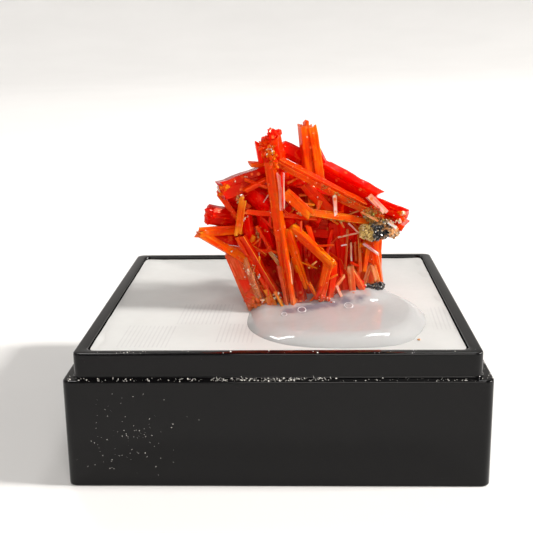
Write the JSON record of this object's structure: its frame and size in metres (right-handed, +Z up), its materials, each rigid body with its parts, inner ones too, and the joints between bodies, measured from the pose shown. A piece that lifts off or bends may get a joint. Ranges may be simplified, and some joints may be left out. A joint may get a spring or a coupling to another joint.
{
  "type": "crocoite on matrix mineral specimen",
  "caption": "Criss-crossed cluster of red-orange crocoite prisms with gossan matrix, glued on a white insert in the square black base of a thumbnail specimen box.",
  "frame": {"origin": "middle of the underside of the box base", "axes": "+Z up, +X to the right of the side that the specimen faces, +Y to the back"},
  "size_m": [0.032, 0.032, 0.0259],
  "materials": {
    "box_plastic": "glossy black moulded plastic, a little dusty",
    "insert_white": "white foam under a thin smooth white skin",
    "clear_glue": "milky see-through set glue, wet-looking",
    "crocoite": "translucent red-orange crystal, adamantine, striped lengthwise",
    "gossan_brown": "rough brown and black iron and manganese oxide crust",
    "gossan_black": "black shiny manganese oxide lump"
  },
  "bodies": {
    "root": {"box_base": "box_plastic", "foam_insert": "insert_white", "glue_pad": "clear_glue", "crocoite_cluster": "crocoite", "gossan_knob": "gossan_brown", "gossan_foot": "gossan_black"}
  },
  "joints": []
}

*****

WHAT THE TASK ASKS: Show the data once more, exactly as it was written.

THE SOLUTION:
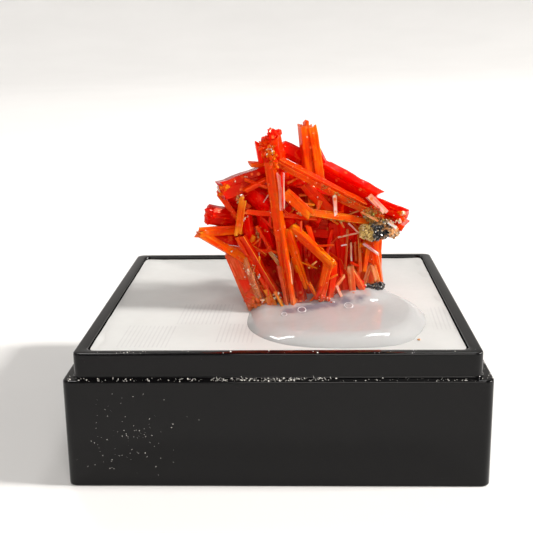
Write the JSON record of this object's structure: its frame and size in metres (right-handed, +Z up), its materials, each rigid body with its parts, inner ones too, and the joints between bodies, measured from the pose shown. A piece that lifts off or bends may get a joint. Ranges may be simplified, and some joints may be left out. A joint may get a spring or a coupling to another joint.
{
  "type": "crocoite on matrix mineral specimen",
  "caption": "Criss-crossed cluster of red-orange crocoite prisms with gossan matrix, glued on a white insert in the square black base of a thumbnail specimen box.",
  "frame": {"origin": "middle of the underside of the box base", "axes": "+Z up, +X to the right of the side that the specimen faces, +Y to the back"},
  "size_m": [0.032, 0.032, 0.0259],
  "materials": {
    "box_plastic": "glossy black moulded plastic, a little dusty",
    "insert_white": "white foam under a thin smooth white skin",
    "clear_glue": "milky see-through set glue, wet-looking",
    "crocoite": "translucent red-orange crystal, adamantine, striped lengthwise",
    "gossan_brown": "rough brown and black iron and manganese oxide crust",
    "gossan_black": "black shiny manganese oxide lump"
  },
  "bodies": {
    "root": {"box_base": "box_plastic", "foam_insert": "insert_white", "glue_pad": "clear_glue", "crocoite_cluster": "crocoite", "gossan_knob": "gossan_brown", "gossan_foot": "gossan_black"}
  },
  "joints": []
}